Mass deaths of wild fish are examined in all locations of Finnish Food Authority's Production Animal and Wildlife Health Research Unit performing fish disease research (Oulu, Kuopio and Helsinki). Usually such cases are investigated in collaboration with the local ELY Centre that takes care of the examinations related to water quality and environmental conditions.


All investigations of mass deaths of crayfish are performed by the Kuopio unit. The primary focus is on crayfish plague research. The Kuopio unit is the only OIE reference laboratory in Finland and its crayfish specialist the only Finnish OIE disease specialist. The mycological diagnostic methods used include cultivation and molecule biology identification methods.

Large predators (bear, wolf, lynx, wolverine)
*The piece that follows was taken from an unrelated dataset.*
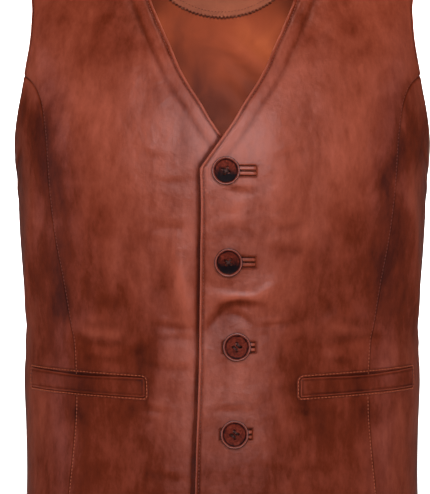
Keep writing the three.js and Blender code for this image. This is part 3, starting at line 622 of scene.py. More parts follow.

The causes of death of large predators and any zoonoses (diseases transmitted between humans and animals) found in them are monitored in collaboration with the game research division of the Natural Resources Institute Finland (Luke). Any animals killed by traffic, found dead in the field, and animals put down due to exceptional behaviour or symptoms of a disease are sent to Finnish Food Authorityfor examination. In addition to its own samples, Finnish Food Authority takes also tissue samples needed by the game research division of the Natural Resources Institute Finland. Reciprocally, the Natural Resources Institute Finland delivers any samples Finnish Food Authority may need for further examinations from hunted large predators sent to Luke for examination.


Finnish Food Authority is involved in the Helsinki Commission's HELCOM programme (HELCOM ad hoc Seal Expert Group) that monitors the health of the Baltic Sea grey seals and the ringed seals. The causes of death and diseases of the endangered Saimaa ringed seal are monitored in collaboration with Metsähallitus.

Requests for executive assistance from the police

Samples related to suspected violations of hunting or environmental protection laws are delivered to Finnish Food Authority by the police as requests for executive assistance. Finnish Food Authority determines the cause of death of the animal in question and assesses the time of death. Sometimes suspicions of criminal activity arise from an animal sent for normal post-mortem examination. In the event that suspicions lead to a trial, Finnish Food Authority's pathologists act as witnesses in accordance with the orders issued by the court of law.